Dataset excerpt.
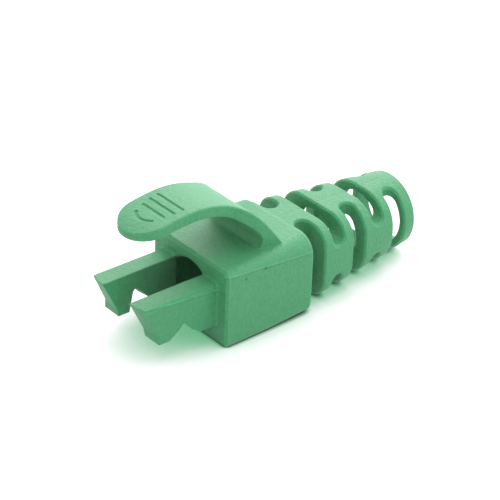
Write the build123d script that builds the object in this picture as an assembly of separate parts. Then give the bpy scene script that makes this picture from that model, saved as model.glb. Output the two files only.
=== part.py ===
# Strain relief boot for an 8P8C modular plug: one soft plastic moulding.
# X across the boot, +Y towards the cable end, +Z up. All sizes in millimetres.
from build123d import *
import os

os.makedirs("parts", exist_ok=True)

# body: the block behind the plug, with its front face at y = 0 while it is drawn
body_width = 12.0                   # same width as the plug it sits behind
body_height = 8.75
body_length = 11.5
# the long corners grow rounder towards the tail: distance from the front, radius
body_top_corner = [(0.0, 0.8), (0.5 * body_length, 1.4), (body_length, 2.0)]
body_bottom_corner = [(0.0, 0.45), (0.5 * body_length, 0.65), (body_length, 1.3)]
body_edge = 0.25                    # broken edge of the front rim
body_rear_edge = 0.35               # broken edge of the rear rim
axis_height = body_height / 2
bore_radius = 3.3                   # cable passage in the body

# tail: rounded square at the body, all but round at the cable end
tail_length = 16.1
tail_half_width = 5.7
tail_half_height = 4.25
tail_corner = 2.15
tail_end_radius = 4.1
tail_end_flat = 0.01                # what is left of the flats at the cable end
tail_bore_end_radius = 3.45         # the passage widens a touch towards the cable end
slot_width = 1.75
slot_pitch = 3.09
slot_count = 5                      # side slots and top and bottom slots take turns
first_slot = 1.1                    # from the body's rear face to the first slot's middle
bridge_half = 1.77                  # half width of the webs that the slots leave
ring_edge = 0.2                     # broken edge round each slot's mouth
end_edge = 0.3                      # broken edge of the cable end's rim

# arms: they reach forward into the plug and hook behind its cable clamp
arm_inset = 1.54                    # from the body's side to the arm's outer face
arm_thickness = 2.29
arm_drop = 1.75                     # from the body's top to the arm's top
arm_reach = 9.25
arm_root_bottom = 2.15
arm_root_fillet = 0.3
arm_nose_depth = 1.3                # the tip's outer part stands back a little
arm_nose_back = 0.4
arm_edge = 0.25                     # broken edge of the arm's top, on the outer side
chin_back = 1.75                    # from the tip back to the chin, and the chin's height
chin_height = 3.5
hook_toe_back = 1.95                # from the tip back to the hook's lowest front corner
hook_heel_back = 3.3
hook_bottom = 2.55
# the notch behind the hook ends this far from the body, and climbs towards the arm's
# inner face: y, z of its crown on either face of the arm
notch_end = 1.95
notch_outer = [(-4.82, 3.4), (-4.35, 3.9), (-4.12, 3.92), (-3.1, 2.79)]
notch_inner = [(-5.5, 4.75), (-5.25, 5.05), (-4.95, 5.0), (-3.3, 3.3)]
notch_run_out = 0.2                 # slope of the notch's last stretch to the arm's root

# latch guard: an arched tab over the plug's latch, rooted on the body's top
tab_half_width = 3.0
tab_flare_start = 1.8
tab_foot_side = [(4.5, 8.75), (4.28, 7.21), (4.06, 5.63)]     # x, y from its rear tip on
tab_tip_centre = -5.34
tab_edge = 0.1                      # broken edge round the upper face
# its side outline: y and height over the body's top, for the upper and the lower face
tab_upper = [(-8.6, 4.97), (-6.9, 5.68), (-5.2, 6.04), (-1.6, 6.42), (1.71, 5.87),
             (4.84, 4.25), (6.83, 2.14), (7.6, 1.11), (8.1, 0.4), (8.65, -0.25)]
tab_lower = [(5.2, -0.25), (6.03, 0.75), (5.36, 2.12), (4.18, 3.13), (2.57, 4.23),
             (-0.3, 5.15), (-3.43, 5.18), (-8.6, 4.45)]
grip_width = 0.35                   # grip lines on the tab's finger end
grip_depth = 0.1
grip_lines = [(-2.6, 2.1), (-3.65, 2.0), (-4.7, 1.75)]   # y, half length
grip_arc_radius = 1.75
grip_arc_centre = -4.6
grip_arc_half = 50                  # degrees to either side of the middle

overlap = 0.3                       # how far joined volumes run into each other
run_out = 1.0                       # how far a cutter runs past what it cuts

arm_outer = body_width / 2 - arm_inset
arm_inner = arm_outer - arm_thickness
arm_top = body_height - arm_drop
arm_tip = -arm_reach
tail_end = body_length + tail_length
shift_y = -(tail_end - arm_reach) / 2    # puts the origin under the middle


def across(y):
    """The plane across the boot at distance y: its x is X, its y is up."""
    return Plane(origin=(0, y, axis_height), x_dir=(1, 0, 0), z_dir=(0, -1, 0))


def spandrel(y, radius, top):
    """What a rounded corner leaves off the body's square one on the +X side."""
    x, z = body_width / 2 - radius, body_height / 2 - radius
    square = Pos(x, z) * Rectangle(radius + run_out, radius + run_out,
                                   align=(Align.MIN, Align.MIN))
    face = square - Pos(x, z) * Circle(radius)
    return across(y) * (face if top else mirror(face, about=Plane.XZ))


def on_face(shape, y):
    """The edges that lie in the plane across the boot at distance y."""
    return [e for e in shape.edges() if abs(e.center().Y - y) < 1e-3]


def body():
    shape = Pos(0, body_length / 2, axis_height) * Box(body_width, body_length, body_height)
    for stations, top in ((body_top_corner, True), (body_bottom_corner, False)):
        cutter = loft([spandrel(y, radius, top) for y, radius in stations], ruled=True)
        shape = shape - cutter - mirror(cutter, about=Plane.YZ)
    shape = chamfer(on_face(shape, 0), body_edge)
    return chamfer(on_face(shape, body_length), body_rear_edge)


def section(y, half_w, half_h, corner):
    """A rectangle with rounded corners across the boot at distance y."""
    face = Rectangle(2 * half_w, 2 * half_h)
    return across(y) * fillet(face.vertices(), corner)


def tail():
    end_corner = tail_end_radius - tail_end_flat
    return loft([
        section(body_length - overlap, tail_half_width, tail_half_height, tail_corner),
        section(tail_end, tail_end_radius, tail_end_radius, end_corner),
    ], ruled=True)


def slot(y, through_sides):
    """The cutters of one pair of slots, with round ends towards the webs."""
    reach = 2 * body_width
    cutters = []
    for side in (1, -1):
        middle = side * (bridge_half + slot_width / 2)
        if through_sides:
            cutters.append(Pos(middle, y, axis_height) * Cylinder(slot_width / 2, reach))
            middle += side * reach / 2
            cutters.append(Pos(middle, y, axis_height) * Box(reach, slot_width, reach))
        else:
            place = Pos(0, y, axis_height + middle)
            cutters.append(place * Rot(0, 90, 0) * Cylinder(slot_width / 2, reach))
            middle += side * reach / 2
            cutters.append(Pos(0, y, axis_height + middle) * Box(reach, slot_width, reach))
    return cutters


def skin_distance(p):
    """How far a point lies from the tail's outer surface, measured across the axis."""
    t = (p.Y - body_length + overlap) / (tail_length + overlap)
    half_w = tail_half_width + t * (tail_end_radius - tail_half_width)
    half_h = tail_half_height + t * (tail_end_radius - tail_half_height)
    corner = tail_corner + t * (tail_end_radius - tail_corner)
    qx = abs(p.X) - half_w + corner
    qz = abs(p.Z - axis_height) - half_h + corner
    out = (max(qx, 0) ** 2 + max(qz, 0) ** 2) ** 0.5
    return out + min(max(qx, qz), 0) - corner


def is_mouth(edge):
    """True for an edge where a slot breaks through the tail's outer surface."""
    p = edge.position_at(0.5)
    lengthwise = edge.geom_type == GeomType.LINE and abs(edge.tangent_at(0.5).Y) > 0.9
    in_tail = body_length < p.Y < tail_end - ring_edge
    return in_tail and not lengthwise and abs(skin_distance(p)) < 0.05


def slotted_tail():
    shape = tail()
    for i in range(slot_count):
        y = body_length + first_slot + i * slot_pitch
        for cutter in slot(y, through_sides=i % 2 == 0):
            shape -= cutter
    shape = chamfer([e for e in shape.edges() if is_mouth(e)], ring_edge)
    return chamfer(on_face(shape, tail_end), end_edge)


def notch_section(x, crown):
    """The notch behind the hook, as it crosses the plane at x."""
    heel = arm_tip + hook_heel_back
    below = hook_bottom - run_out
    outline = Polyline((heel, below), (heel, hook_bottom), *crown,
                       (-notch_end, arm_root_bottom), (-notch_end + notch_run_out, below),
                       close=True)
    return Plane.YZ.offset(x) * make_face(outline)


def arm_section(x, back):
    """The arm's side outline in the plane at x, with its tip set back."""
    heel = arm_tip + hook_heel_back
    outline = Polyline((overlap, arm_top), (arm_tip + back, arm_top),
                       (arm_tip + chin_back + back / 2, chin_height),
                       (arm_tip + hook_toe_back, hook_bottom), (heel, hook_bottom),
                       (heel, arm_root_bottom), (overlap, arm_root_bottom), close=True)
    return Plane.YZ.offset(x) * make_face(outline)


def arm():
    """The arm on the +X side; its mirror image makes the other one."""
    nose = arm_outer - arm_nose_depth
    shape = extrude(arm_section(arm_inner, 0), nose - arm_inner)
    shape += loft([arm_section(nose, 0), arm_section(arm_outer, arm_nose_back)], ruled=True)
    shape -= loft([notch_section(arm_inner, notch_inner), notch_section(arm_outer, notch_outer)],
                  ruled=True)
    top_outer = [e for e in shape.edges() if abs(e.center().Z - arm_top) < 1e-3
                 and abs(e.center().X - arm_outer) < 1e-3]
    return chamfer(top_outer, arm_edge)


def tab():
    """The latch guard: an arched band, trimmed to its outline from above."""
    upper = Spline(*[(y, body_height + z) for y, z in tab_upper])
    lower = Spline(*[(y, body_height + z) for y, z in tab_lower])
    side = make_face([upper, Line(upper @ 1, lower @ 0), lower, Line(lower @ 1, upper @ 0)])
    band = extrude(Plane.YZ.offset(-body_width / 2) * side, body_width)
    w, (f, rear) = tab_half_width, tab_foot_side[0]
    flare = Spline(*tab_foot_side, (w, tab_flare_start), tangents=[(-0.15, -1), (0, -1)])
    half = [Line((0, rear + run_out), (f, rear + run_out)), Line((f, rear + run_out), (f, rear)),
            flare, Line((w, tab_flare_start), (w, tab_tip_centre)),
            RadiusArc((w, tab_tip_centre), (0, tab_tip_centre - w), w)]
    plan = make_face(half + [mirror(e, about=Plane.YZ) for e in half])
    return band & extrude(plan, 3 * body_height)


def body_with_arms():
    side = arm()
    shape = body() + side + mirror(side, about=Plane.YZ)
    roots = [e for e in on_face(shape, 0)
             if arm_root_bottom / 2 < e.center().Z < (arm_top + body_height) / 2
             and arm_inner + arm_edge < abs(e.center().X) < arm_outer + arm_edge]
    return fillet(roots, arm_root_fillet)


def grip_lines_cutter():
    """Shallow grooves that follow the latch guard's upper face: bars and one arc."""
    upper = Spline(*[(y, body_height + z) for y, z in tab_upper])
    floor, sky = Pos(0, -grip_depth) * upper, Pos(0, run_out) * upper
    side = make_face([floor, Line(floor @ 1, sky @ 1), sky, Line(sky @ 0, floor @ 0)])
    skin = extrude(Plane.YZ.offset(-body_width / 2) * side, body_width)
    arc = CenterArc((0, grip_arc_centre), grip_arc_radius,
                    270 - grip_arc_half, 2 * grip_arc_half)
    marks = [Pos(0, y) * Rectangle(2 * half, grip_width) for y, half in grip_lines]
    marks.append(trace(arc, grip_width))
    return [skin & extrude(mark, 3 * body_height) for mark in marks]


def tab_with_grip():
    shape = tab()
    upper_face = max(shape.faces(), key=lambda face: face.center().Z)
    shape = chamfer([e for e in upper_face.edges() if e.center().Z > body_height], tab_edge)
    for cutter in grip_lines_cutter():
        shape -= cutter
    return shape


def passage():
    """The cable passage's cutter: straight in the body, a slight cone in the tail."""
    half = make_face(Polyline((0, 0), (bore_radius, 0), (bore_radius, body_length),
                              (tail_bore_end_radius, tail_end),
                              (tail_bore_end_radius, tail_end + run_out),
                              (0, tail_end + run_out), close=True))
    return Pos(0, 0, axis_height) * revolve(half, axis=Axis.Y)


def boot():
    shape = body_with_arms() + slotted_tail() + tab_with_grip() - passage()
    return Pos(0, shift_y, 0) * shape


part = boot()
print("solids", len(part.solids()), "volume", round(part.volume, 1), part.bounding_box())
export_step(part.solid(), "parts/boot.step")
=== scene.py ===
from math import radians

import bmesh
import bpy
from mathutils import Matrix, Vector

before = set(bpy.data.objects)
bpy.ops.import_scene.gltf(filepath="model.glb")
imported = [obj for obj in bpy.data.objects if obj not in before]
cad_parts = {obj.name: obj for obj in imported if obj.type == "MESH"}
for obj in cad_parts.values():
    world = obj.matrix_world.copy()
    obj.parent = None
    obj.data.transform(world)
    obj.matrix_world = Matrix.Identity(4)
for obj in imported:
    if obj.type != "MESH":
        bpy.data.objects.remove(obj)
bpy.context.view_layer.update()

# The camera stands where the photographer stood, off the boot's front corner on its +X side
# and well above it. It has a long lens, and is turned a little on its axis.
MM = 0.001
CAMERA_AIM = Vector((-0.161, -1.144, 5.772)) * MM
CAMERA_DISTANCE = 222.9 * MM
CAMERA_AZIMUTH = radians(49.252)
CAMERA_ELEVATION = radians(30.863)
CAMERA_ROLL = radians(2.007)
LENS = 156.07

camera = bpy.data.objects.new("camera", bpy.data.cameras.new("camera"))
camera.data.lens = LENS
camera.data.sensor_width = 36
camera.data.clip_start = 5 * MM
turn = (Matrix.Rotation(CAMERA_AZIMUTH, 4, "Z")
        @ Matrix.Rotation(radians(90) - CAMERA_ELEVATION, 4, "X")
        @ Matrix.Rotation(CAMERA_ROLL, 4, "Z"))
camera.matrix_world = (Matrix.Translation(CAMERA_AIM) @ turn
                       @ Matrix.Translation((0, 0, CAMERA_DISTANCE)))
bpy.context.scene.collection.objects.link(camera)
bpy.context.scene.camera = camera

# The boot is one moulding of soft green plastic. The mould's spark-eroded steel gives it a
# fine matt skin, and it keeps a thin parting line where the mould's halves meet.
GREEN = (0.060, 0.368, 0.152, 1)
# painted light for the hollows
HOLLOW_LIGHT_GREEN = (0.18, 0.47, 0.28, 1)
# painted shade for the passage
PASSAGE_SHADE_GREEN = (0.075, 0.20, 0.105, 1)

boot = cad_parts["boot"]
plastic = bpy.data.materials.new("boot_plastic")
plastic.use_nodes = True
tree = plastic.node_tree
shader = tree.nodes["Principled BSDF"]
shader.inputs["Specular IOR Level"].default_value = 0.6
shader.inputs["Sheen Weight"].default_value = 0.1
shader.inputs["Sheen Roughness"].default_value = 0.4


def put(value, socket):
    """Sets the socket to this value, or links it to this output."""
    if isinstance(value, bpy.types.NodeSocket):
        tree.links.new(value, socket)
    else:
        socket.default_value = value


def add(kind, operation=None, **sockets):
    """A node of this kind, with its named sockets set to values or linked to outputs."""
    node = tree.nodes.new(kind)
    if operation:
        node.operation = operation
    for name, value in sockets.items():
        put(value, node.inputs[name.replace("_", " ")])
    return node


def calc(operation, *values):
    """What a math node makes of these values or outputs."""
    node = add("ShaderNodeMath", operation)
    for value, socket in zip(values, node.inputs):
        put(value, socket)
    return node.outputs[0]


def spread(value, start, end, first=0.0, last=1.0):
    """How far the value is on its way from start to end, given from first to last."""
    return add("ShaderNodeMapRange", Value=value, From_Min=start, From_Max=end,
               To_Min=first, To_Max=last).outputs["Result"]


def openness(reach):
    """How open a spot is to what lies within this reach: 0 in a corner, 1 in the open."""
    node = add("ShaderNodeAmbientOcclusion", Distance=reach)
    node.samples = 8
    return node.outputs["AO"]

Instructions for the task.
Emit, unaltered, the lines from the top of the listing down through the line that holds "end_edge = 0.3"; emit nothing else.

Result for this exercise.
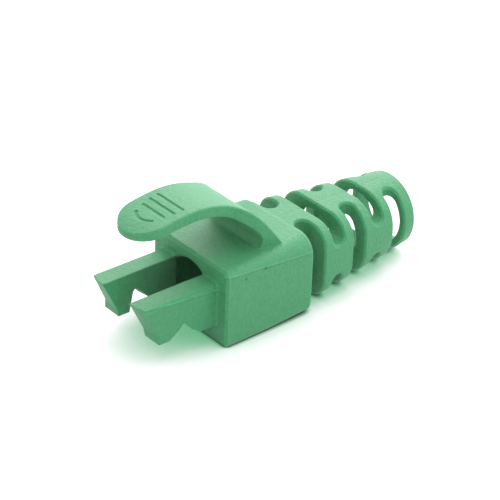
Write the build123d script that builds the object in this picture as an assembly of separate parts. Then give the bpy scene script that makes this picture from that model, saved as model.glb. Output the two files only.
=== part.py ===
# Strain relief boot for an 8P8C modular plug: one soft plastic moulding.
# X across the boot, +Y towards the cable end, +Z up. All sizes in millimetres.
from build123d import *
import os

os.makedirs("parts", exist_ok=True)

# body: the block behind the plug, with its front face at y = 0 while it is drawn
body_width = 12.0                   # same width as the plug it sits behind
body_height = 8.75
body_length = 11.5
# the long corners grow rounder towards the tail: distance from the front, radius
body_top_corner = [(0.0, 0.8), (0.5 * body_length, 1.4), (body_length, 2.0)]
body_bottom_corner = [(0.0, 0.45), (0.5 * body_length, 0.65), (body_length, 1.3)]
body_edge = 0.25                    # broken edge of the front rim
body_rear_edge = 0.35               # broken edge of the rear rim
axis_height = body_height / 2
bore_radius = 3.3                   # cable passage in the body

# tail: rounded square at the body, all but round at the cable end
tail_length = 16.1
tail_half_width = 5.7
tail_half_height = 4.25
tail_corner = 2.15
tail_end_radius = 4.1
tail_end_flat = 0.01                # what is left of the flats at the cable end
tail_bore_end_radius = 3.45         # the passage widens a touch towards the cable end
slot_width = 1.75
slot_pitch = 3.09
slot_count = 5                      # side slots and top and bottom slots take turns
first_slot = 1.1                    # from the body's rear face to the first slot's middle
bridge_half = 1.77                  # half width of the webs that the slots leave
ring_edge = 0.2                     # broken edge round each slot's mouth
end_edge = 0.3                      # broken edge of the cable end's rim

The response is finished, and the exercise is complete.